Dataset excerpt
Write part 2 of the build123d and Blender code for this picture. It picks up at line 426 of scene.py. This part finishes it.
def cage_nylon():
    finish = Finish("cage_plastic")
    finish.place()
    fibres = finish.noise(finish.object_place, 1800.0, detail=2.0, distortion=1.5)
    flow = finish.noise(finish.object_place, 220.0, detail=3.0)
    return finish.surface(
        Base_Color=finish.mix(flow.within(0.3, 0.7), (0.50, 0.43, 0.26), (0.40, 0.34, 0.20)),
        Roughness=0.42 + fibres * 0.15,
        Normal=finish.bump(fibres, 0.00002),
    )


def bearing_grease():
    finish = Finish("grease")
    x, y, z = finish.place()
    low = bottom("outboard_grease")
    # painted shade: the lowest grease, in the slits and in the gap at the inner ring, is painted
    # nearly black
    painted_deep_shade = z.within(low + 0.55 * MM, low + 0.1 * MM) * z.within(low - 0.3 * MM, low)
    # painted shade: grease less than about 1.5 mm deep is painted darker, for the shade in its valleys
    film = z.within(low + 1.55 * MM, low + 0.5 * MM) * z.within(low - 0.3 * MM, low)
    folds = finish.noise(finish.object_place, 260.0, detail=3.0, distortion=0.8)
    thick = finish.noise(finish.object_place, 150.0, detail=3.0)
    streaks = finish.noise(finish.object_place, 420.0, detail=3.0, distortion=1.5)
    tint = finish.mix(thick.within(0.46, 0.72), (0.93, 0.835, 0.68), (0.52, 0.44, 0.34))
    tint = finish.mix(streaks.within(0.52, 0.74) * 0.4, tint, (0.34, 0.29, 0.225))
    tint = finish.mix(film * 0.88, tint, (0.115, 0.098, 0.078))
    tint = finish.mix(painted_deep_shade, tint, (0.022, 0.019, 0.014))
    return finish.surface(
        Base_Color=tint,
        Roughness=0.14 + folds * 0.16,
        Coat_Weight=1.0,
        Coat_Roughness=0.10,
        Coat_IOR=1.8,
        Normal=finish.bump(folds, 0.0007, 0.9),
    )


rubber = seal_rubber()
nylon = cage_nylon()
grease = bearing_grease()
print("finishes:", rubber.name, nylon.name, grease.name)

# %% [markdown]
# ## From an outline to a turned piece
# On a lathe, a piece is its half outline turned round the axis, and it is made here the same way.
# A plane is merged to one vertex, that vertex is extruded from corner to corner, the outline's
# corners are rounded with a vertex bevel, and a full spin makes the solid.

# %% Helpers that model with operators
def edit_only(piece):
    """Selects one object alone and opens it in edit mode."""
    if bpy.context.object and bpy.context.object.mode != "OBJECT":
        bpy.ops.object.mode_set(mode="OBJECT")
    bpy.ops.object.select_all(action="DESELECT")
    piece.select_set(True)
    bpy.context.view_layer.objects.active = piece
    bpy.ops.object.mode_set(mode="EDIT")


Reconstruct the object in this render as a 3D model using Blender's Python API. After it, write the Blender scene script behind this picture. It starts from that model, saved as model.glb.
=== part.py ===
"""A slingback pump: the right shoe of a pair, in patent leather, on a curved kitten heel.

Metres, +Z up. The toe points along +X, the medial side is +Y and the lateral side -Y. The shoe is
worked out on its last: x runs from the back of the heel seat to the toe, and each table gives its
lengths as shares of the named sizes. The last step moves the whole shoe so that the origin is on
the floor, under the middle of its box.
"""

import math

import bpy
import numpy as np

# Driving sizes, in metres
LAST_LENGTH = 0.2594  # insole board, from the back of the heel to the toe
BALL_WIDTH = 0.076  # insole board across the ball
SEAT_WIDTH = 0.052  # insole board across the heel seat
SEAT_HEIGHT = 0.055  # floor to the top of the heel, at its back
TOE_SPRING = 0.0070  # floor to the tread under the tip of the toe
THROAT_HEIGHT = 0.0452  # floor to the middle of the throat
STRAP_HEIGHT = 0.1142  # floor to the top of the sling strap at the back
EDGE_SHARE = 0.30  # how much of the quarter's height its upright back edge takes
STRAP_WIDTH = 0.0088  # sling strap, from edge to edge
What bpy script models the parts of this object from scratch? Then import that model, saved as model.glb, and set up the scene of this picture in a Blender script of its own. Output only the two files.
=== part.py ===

**GOAL OF THE EXERCISE:** Print all of the entries exactly as they appear.

**COMPLETED TASK:**
Write part 2 of the build123d and Blender code for this picture. It picks up at line 426 of scene.py. This part finishes it.
def cage_nylon():
    finish = Finish("cage_plastic")
    finish.place()
    fibres = finish.noise(finish.object_place, 1800.0, detail=2.0, distortion=1.5)
    flow = finish.noise(finish.object_place, 220.0, detail=3.0)
    return finish.surface(
        Base_Color=finish.mix(flow.within(0.3, 0.7), (0.50, 0.43, 0.26), (0.40, 0.34, 0.20)),
        Roughness=0.42 + fibres * 0.15,
        Normal=finish.bump(fibres, 0.00002),
    )


def bearing_grease():
    finish = Finish("grease")
    x, y, z = finish.place()
    low = bottom("outboard_grease")
    # painted shade: the lowest grease, in the slits and in the gap at the inner ring, is painted
    # nearly black
    painted_deep_shade = z.within(low + 0.55 * MM, low + 0.1 * MM) * z.within(low - 0.3 * MM, low)
    # painted shade: grease less than about 1.5 mm deep is painted darker, for the shade in its valleys
    film = z.within(low + 1.55 * MM, low + 0.5 * MM) * z.within(low - 0.3 * MM, low)
    folds = finish.noise(finish.object_place, 260.0, detail=3.0, distortion=0.8)
    thick = finish.noise(finish.object_place, 150.0, detail=3.0)
    streaks = finish.noise(finish.object_place, 420.0, detail=3.0, distortion=1.5)
    tint = finish.mix(thick.within(0.46, 0.72), (0.93, 0.835, 0.68), (0.52, 0.44, 0.34))
    tint = finish.mix(streaks.within(0.52, 0.74) * 0.4, tint, (0.34, 0.29, 0.225))
    tint = finish.mix(film * 0.88, tint, (0.115, 0.098, 0.078))
    tint = finish.mix(painted_deep_shade, tint, (0.022, 0.019, 0.014))
    return finish.surface(
        Base_Color=tint,
        Roughness=0.14 + folds * 0.16,
        Coat_Weight=1.0,
        Coat_Roughness=0.10,
        Coat_IOR=1.8,
        Normal=finish.bump(folds, 0.0007, 0.9),
    )


rubber = seal_rubber()
nylon = cage_nylon()
grease = bearing_grease()
print("finishes:", rubber.name, nylon.name, grease.name)

# %% [markdown]
# ## From an outline to a turned piece
# On a lathe, a piece is its half outline turned round the axis, and it is made here the same way.
# A plane is merged to one vertex, that vertex is extruded from corner to corner, the outline's
# corners are rounded with a vertex bevel, and a full spin makes the solid.

# %% Helpers that model with operators
def edit_only(piece):
    """Selects one object alone and opens it in edit mode."""
    if bpy.context.object and bpy.context.object.mode != "OBJECT":
        bpy.ops.object.mode_set(mode="OBJECT")
    bpy.ops.object.select_all(action="DESELECT")
    piece.select_set(True)
    bpy.context.view_layer.objects.active = piece
    bpy.ops.object.mode_set(mode="EDIT")


Reconstruct the object in this render as a 3D model using Blender's Python API. After it, write the Blender scene script behind this picture. It starts from that model, saved as model.glb.
=== part.py ===
"""A slingback pump: the right shoe of a pair, in patent leather, on a curved kitten heel.

Metres, +Z up. The toe points along +X, the medial side is +Y and the lateral side -Y. The shoe is
worked out on its last: x runs from the back of the heel seat to the toe, and each table gives its
lengths as shares of the named sizes. The last step moves the whole shoe so that the origin is on
the floor, under the middle of its box.
"""

import math

import bpy
import numpy as np

# Driving sizes, in metres
LAST_LENGTH = 0.2594  # insole board, from the back of the heel to the toe
BALL_WIDTH = 0.076  # insole board across the ball
SEAT_WIDTH = 0.052  # insole board across the heel seat
SEAT_HEIGHT = 0.055  # floor to the top of the heel, at its back
TOE_SPRING = 0.0070  # floor to the tread under the tip of the toe
THROAT_HEIGHT = 0.0452  # floor to the middle of the throat
STRAP_HEIGHT = 0.1142  # floor to the top of the sling strap at the back
EDGE_SHARE = 0.30  # how much of the quarter's height its upright back edge takes
STRAP_WIDTH = 0.0088  # sling strap, from edge to edge
What bpy script models the parts of this object from scratch? Then import that model, saved as model.glb, and set up the scene of this picture in a Blender script of its own. Output only the two files.
=== part.py ===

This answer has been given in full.